The Night Sin City Died
It’s been called the greatest single tragedy in the history of that great midwestern state.
October 8, 1871. The night the “wicked” city to the north… burned down. Over fifteen hundred people lost their lives as fiery tongues lapped at the waters of Lake Michigan.
A portrait of the northern Midwest in 1871 might have been described as a desert with gently shifting seasons. From the late winter, all through that long, torrid summer… virtually bone-dry.
A light shower on September 5 kissed the parched earth like an eye dropper squeezed into a frying pan. And then.. nothing. The entire state cringed helplessly under nature’s blowtorch.

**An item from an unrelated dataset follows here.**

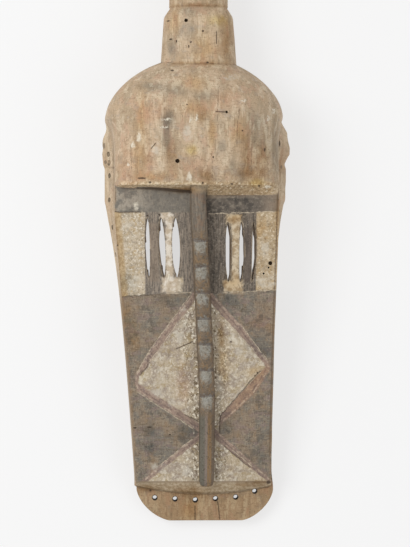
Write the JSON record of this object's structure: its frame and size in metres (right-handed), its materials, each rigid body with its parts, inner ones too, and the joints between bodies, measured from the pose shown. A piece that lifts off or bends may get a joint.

And the city to the north… was waiting. How odd! Lake Michigan, a fresh-water ocean, sleeping at her elbow to the east. And the long, languid river snaking its way through the heart of town.
Water everywhere… except where it counted. Water all around, mocking destiny. And the unsuspecting city to the north… was waiting.
October 7. Saturday. Hotel transients talked about the weather. Railroad men, about their shipments. Theatregoers, about the play that night.
A forgotten line from a newspaper editorial said, “Unless we have rain, only God knows how soon a conflagration may sweep this town.”
But Saturday passed, and on Sunday “all hell” broke loose.
The mighty roar of the flames in the dead of night was most terrible to hear, said those who lived to recall. A heat so intense the very earth seemed to melt like butter. Beneath the towering crimson, pale yellow and white, men ran like ants for the river.
The bridges were ablaze, some lifted their heads from watery cover to inhale pure fire. With the sky a ghostly, ghastly midnight sun, the night waned slowly.
When the devilish rhapsody of flames and screams subsided, the city was almost dead.
Some say she paid for her sins… like Sodom, more than two thousand years before. True, the Saturday night joints, jam-packed with the drunken, the senseless, the incoherent, the unsuspecting… could have appeared like live bait in some moralist’s metaphor. But you know the truth. Or at least, most of it.
What you may not know was the name of the city whose demise you’ve just relived: Peshtigo, Wisconsin.
You’d probably not heard of the Great Peshtigo Fire because of a simultaneous tragedy. Though fifteen hundred lost their lives that very same night… three hundred more perished.
The other fire, in a city to the south, you know a great deal about. The Great Chicago Fire.
And now you know THE REST OF THE STORY.